[Entries with model source code]

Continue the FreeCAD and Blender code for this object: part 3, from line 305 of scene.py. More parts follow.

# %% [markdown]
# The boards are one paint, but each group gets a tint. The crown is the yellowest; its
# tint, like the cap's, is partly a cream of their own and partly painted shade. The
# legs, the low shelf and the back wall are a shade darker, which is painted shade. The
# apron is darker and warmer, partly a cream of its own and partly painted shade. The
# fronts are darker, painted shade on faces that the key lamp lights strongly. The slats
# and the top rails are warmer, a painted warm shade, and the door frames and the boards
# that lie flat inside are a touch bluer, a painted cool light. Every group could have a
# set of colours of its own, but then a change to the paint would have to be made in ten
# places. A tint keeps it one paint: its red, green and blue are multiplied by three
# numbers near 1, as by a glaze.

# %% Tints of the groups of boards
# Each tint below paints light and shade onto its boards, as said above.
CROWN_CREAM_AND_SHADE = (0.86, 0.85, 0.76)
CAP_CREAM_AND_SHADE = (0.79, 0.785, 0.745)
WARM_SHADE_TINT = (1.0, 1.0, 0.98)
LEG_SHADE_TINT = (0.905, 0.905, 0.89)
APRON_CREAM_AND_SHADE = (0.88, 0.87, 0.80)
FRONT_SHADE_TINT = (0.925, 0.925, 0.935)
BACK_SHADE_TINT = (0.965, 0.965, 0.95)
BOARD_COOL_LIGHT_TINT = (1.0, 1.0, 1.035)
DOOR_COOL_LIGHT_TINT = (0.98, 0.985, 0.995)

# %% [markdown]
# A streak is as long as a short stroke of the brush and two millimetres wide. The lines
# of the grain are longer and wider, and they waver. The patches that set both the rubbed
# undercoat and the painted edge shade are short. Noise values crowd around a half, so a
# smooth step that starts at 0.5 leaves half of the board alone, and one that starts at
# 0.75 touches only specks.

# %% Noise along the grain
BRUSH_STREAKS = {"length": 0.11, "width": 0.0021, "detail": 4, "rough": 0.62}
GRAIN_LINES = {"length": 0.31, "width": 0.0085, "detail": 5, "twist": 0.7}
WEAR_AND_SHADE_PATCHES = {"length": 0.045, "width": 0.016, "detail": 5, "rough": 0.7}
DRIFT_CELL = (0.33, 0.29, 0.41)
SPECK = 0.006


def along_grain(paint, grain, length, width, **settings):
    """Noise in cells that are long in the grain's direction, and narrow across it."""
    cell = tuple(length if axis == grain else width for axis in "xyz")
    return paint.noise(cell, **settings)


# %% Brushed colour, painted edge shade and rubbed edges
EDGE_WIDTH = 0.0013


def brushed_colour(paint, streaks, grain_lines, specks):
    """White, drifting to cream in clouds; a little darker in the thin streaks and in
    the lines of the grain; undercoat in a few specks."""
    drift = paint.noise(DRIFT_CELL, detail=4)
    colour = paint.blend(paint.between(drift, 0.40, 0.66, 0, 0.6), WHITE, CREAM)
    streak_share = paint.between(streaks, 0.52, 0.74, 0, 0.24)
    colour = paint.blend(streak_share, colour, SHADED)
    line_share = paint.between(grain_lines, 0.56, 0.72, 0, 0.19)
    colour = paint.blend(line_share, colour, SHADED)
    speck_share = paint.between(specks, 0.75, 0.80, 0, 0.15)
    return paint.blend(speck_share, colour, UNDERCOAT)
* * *
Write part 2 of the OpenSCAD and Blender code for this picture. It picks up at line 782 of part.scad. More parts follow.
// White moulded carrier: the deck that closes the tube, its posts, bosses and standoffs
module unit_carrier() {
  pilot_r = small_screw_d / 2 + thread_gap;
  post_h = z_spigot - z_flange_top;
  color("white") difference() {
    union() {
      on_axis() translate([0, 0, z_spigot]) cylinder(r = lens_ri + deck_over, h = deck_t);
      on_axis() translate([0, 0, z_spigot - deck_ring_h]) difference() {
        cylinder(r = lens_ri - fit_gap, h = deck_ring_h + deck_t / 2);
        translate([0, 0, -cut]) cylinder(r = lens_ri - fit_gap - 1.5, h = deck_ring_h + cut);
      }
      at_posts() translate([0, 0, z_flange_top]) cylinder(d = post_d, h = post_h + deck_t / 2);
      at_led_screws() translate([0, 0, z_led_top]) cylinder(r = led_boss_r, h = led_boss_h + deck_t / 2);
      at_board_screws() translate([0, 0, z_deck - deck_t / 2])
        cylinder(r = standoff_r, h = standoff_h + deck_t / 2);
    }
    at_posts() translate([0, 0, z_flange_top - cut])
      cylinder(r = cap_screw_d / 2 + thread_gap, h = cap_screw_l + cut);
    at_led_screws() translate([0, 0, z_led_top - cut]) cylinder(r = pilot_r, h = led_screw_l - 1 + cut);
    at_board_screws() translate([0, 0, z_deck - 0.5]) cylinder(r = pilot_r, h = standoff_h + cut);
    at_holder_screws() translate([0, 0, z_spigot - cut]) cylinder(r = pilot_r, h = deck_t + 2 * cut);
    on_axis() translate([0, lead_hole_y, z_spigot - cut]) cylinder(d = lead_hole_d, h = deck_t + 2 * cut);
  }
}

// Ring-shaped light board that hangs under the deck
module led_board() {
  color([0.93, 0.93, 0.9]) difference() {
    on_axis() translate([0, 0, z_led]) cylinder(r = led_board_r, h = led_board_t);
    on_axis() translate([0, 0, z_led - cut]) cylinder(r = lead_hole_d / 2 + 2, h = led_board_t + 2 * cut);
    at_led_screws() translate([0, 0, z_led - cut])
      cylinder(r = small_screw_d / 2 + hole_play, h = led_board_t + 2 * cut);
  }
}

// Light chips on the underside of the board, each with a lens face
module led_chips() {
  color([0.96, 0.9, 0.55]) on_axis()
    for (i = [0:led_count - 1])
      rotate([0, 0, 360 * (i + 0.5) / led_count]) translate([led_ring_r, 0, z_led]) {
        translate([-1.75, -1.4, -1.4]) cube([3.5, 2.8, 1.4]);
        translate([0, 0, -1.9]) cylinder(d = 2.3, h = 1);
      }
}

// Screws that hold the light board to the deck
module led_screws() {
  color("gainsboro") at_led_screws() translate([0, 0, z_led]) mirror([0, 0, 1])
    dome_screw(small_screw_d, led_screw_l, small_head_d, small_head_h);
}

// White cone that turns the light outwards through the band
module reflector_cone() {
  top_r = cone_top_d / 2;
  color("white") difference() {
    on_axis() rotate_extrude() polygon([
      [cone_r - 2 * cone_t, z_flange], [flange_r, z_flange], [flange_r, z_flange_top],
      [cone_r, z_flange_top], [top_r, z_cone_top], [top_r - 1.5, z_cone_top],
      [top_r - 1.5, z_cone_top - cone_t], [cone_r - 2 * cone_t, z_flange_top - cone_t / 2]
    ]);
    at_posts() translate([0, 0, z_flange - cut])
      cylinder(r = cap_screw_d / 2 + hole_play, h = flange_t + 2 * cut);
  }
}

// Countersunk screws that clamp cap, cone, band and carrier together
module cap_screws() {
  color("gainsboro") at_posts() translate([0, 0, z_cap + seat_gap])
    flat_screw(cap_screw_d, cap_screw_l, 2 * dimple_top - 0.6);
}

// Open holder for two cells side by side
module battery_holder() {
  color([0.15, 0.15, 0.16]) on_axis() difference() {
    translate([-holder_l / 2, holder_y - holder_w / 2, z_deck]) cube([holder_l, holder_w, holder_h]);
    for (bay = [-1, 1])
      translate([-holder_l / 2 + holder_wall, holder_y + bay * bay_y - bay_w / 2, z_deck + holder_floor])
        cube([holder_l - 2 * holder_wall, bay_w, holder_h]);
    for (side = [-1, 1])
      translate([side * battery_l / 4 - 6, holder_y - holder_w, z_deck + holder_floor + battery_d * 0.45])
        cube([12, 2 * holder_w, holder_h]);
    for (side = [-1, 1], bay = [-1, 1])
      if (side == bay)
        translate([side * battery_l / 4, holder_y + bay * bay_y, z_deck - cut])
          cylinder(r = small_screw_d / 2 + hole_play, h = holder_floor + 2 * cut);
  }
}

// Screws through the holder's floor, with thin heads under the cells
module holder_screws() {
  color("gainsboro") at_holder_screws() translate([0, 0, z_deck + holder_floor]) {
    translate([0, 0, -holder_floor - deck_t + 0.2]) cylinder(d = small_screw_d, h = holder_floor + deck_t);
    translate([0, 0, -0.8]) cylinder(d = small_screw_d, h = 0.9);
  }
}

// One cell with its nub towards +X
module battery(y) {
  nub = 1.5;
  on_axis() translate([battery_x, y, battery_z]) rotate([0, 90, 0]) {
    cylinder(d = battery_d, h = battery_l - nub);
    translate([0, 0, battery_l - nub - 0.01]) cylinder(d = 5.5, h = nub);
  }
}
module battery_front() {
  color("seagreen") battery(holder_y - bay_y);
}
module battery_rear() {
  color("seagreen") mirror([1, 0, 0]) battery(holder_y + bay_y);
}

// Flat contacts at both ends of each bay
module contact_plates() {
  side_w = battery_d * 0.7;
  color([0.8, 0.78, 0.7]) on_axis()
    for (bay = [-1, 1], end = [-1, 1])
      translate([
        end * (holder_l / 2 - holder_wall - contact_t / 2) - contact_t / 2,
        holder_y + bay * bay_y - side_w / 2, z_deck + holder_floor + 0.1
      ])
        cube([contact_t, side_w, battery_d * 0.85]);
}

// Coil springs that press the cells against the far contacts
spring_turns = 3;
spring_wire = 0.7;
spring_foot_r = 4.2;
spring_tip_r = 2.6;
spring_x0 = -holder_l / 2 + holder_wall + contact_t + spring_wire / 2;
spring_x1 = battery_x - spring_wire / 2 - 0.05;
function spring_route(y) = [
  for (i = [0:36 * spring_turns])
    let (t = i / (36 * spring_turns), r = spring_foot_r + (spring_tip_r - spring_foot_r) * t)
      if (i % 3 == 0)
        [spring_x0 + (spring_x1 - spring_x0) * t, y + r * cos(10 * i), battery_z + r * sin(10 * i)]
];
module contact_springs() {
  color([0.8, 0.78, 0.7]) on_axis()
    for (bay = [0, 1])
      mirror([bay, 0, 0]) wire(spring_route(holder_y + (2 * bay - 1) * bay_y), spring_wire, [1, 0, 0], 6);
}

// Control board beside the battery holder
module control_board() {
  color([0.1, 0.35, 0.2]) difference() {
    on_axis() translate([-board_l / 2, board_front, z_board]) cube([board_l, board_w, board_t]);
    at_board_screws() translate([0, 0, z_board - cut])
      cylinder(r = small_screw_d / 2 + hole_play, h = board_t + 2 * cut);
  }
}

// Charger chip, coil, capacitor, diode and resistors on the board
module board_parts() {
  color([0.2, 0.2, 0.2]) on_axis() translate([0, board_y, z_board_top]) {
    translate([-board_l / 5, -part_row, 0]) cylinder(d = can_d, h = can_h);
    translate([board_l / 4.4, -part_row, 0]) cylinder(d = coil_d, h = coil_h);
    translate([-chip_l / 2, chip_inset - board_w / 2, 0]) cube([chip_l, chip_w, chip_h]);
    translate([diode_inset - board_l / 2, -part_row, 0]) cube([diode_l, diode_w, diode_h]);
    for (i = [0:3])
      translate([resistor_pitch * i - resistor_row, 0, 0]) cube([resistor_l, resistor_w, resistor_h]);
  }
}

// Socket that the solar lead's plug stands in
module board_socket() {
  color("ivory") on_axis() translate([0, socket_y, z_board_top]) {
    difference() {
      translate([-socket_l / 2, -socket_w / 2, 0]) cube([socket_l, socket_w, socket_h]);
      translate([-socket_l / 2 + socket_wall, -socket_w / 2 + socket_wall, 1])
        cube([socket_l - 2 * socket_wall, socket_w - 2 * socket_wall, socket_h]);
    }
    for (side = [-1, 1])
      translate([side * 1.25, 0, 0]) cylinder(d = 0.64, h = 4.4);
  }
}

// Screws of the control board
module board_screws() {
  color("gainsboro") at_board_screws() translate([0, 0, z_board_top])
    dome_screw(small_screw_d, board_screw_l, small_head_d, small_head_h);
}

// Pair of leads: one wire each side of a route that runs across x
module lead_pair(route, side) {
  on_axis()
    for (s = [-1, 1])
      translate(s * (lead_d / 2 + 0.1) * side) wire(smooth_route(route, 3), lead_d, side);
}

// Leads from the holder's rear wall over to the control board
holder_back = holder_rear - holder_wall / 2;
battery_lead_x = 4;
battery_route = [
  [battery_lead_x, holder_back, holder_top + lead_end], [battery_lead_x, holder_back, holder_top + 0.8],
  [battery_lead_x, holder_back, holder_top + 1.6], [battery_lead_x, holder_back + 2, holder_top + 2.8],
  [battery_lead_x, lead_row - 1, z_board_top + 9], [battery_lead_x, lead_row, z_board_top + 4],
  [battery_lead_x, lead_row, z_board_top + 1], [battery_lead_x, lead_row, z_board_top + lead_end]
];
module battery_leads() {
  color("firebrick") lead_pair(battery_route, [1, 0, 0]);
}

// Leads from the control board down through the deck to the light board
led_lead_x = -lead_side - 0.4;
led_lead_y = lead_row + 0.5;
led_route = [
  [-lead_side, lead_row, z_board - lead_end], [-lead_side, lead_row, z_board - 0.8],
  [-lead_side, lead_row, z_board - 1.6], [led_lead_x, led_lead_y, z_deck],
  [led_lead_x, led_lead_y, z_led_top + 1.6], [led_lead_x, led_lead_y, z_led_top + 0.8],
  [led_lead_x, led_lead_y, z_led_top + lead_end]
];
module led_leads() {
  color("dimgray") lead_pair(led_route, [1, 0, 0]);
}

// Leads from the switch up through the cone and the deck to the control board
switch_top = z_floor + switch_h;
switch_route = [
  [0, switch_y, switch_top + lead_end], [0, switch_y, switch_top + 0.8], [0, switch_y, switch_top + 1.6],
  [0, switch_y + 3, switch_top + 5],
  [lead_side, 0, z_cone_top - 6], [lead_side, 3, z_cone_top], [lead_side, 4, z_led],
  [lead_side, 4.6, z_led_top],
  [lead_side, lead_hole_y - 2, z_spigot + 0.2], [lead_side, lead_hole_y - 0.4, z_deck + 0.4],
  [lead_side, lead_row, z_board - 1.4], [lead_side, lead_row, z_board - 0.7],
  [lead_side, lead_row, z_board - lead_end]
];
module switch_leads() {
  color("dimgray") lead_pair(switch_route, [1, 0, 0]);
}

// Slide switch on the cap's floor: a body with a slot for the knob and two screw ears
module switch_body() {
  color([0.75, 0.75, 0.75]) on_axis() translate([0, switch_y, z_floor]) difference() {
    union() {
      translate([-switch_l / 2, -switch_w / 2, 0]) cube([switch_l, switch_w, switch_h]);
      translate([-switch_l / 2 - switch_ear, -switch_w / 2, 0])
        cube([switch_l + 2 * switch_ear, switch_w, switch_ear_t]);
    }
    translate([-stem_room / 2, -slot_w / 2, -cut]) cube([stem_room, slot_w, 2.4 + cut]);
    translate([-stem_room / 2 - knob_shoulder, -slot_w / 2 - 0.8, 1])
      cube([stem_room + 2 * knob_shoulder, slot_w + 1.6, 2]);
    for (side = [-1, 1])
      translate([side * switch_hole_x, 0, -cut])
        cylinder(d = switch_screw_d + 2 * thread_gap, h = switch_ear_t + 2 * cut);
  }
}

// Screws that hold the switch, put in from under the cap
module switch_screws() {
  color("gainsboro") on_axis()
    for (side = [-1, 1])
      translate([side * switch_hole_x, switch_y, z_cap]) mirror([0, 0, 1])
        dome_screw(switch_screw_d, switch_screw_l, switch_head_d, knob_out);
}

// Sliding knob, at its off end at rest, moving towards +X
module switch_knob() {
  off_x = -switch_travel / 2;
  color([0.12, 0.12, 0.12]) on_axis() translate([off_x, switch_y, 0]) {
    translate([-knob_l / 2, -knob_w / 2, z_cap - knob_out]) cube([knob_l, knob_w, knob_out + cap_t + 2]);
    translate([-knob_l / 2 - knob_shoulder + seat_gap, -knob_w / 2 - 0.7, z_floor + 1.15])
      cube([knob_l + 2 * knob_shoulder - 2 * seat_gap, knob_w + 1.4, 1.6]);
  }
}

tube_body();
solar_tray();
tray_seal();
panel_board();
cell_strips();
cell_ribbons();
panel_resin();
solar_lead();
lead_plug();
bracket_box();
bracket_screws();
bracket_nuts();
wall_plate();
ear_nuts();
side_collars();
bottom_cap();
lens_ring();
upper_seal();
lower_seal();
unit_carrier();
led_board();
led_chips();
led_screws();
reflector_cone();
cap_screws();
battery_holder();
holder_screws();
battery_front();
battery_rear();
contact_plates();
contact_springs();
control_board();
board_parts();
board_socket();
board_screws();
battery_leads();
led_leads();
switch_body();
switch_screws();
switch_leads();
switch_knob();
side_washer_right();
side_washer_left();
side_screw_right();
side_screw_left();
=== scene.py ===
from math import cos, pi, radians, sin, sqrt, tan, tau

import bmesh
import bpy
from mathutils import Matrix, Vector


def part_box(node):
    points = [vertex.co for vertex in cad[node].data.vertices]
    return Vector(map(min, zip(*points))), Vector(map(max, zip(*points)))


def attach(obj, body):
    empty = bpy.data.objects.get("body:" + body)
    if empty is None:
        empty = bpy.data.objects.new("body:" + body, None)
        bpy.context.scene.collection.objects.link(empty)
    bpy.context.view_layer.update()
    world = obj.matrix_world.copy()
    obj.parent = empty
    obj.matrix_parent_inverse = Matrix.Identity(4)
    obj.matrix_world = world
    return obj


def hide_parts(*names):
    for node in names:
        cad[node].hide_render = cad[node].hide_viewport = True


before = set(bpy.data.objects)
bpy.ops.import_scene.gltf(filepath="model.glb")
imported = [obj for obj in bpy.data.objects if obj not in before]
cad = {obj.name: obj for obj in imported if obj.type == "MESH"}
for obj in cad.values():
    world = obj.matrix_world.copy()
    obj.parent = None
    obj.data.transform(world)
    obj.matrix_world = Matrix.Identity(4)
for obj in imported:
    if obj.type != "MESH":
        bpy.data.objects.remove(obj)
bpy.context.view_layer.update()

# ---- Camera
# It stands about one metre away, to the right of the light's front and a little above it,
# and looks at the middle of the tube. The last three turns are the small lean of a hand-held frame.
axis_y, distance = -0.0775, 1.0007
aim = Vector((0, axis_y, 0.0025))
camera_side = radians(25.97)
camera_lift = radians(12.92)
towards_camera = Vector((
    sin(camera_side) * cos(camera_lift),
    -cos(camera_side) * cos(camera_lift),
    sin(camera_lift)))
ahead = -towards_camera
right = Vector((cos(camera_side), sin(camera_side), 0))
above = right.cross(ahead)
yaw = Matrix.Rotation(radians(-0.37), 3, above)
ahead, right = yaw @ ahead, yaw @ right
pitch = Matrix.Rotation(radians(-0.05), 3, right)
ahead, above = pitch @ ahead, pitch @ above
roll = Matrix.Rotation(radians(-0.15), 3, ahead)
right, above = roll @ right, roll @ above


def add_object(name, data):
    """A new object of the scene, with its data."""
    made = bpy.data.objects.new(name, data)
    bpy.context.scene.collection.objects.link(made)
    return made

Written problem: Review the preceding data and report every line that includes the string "follow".

Output:
Continue the FreeCAD and Blender code for this object: part 3, from line 305 of scene.py. More parts follow.
Write part 2 of the OpenSCAD and Blender code for this picture. It picks up at line 782 of part.scad. More parts follow.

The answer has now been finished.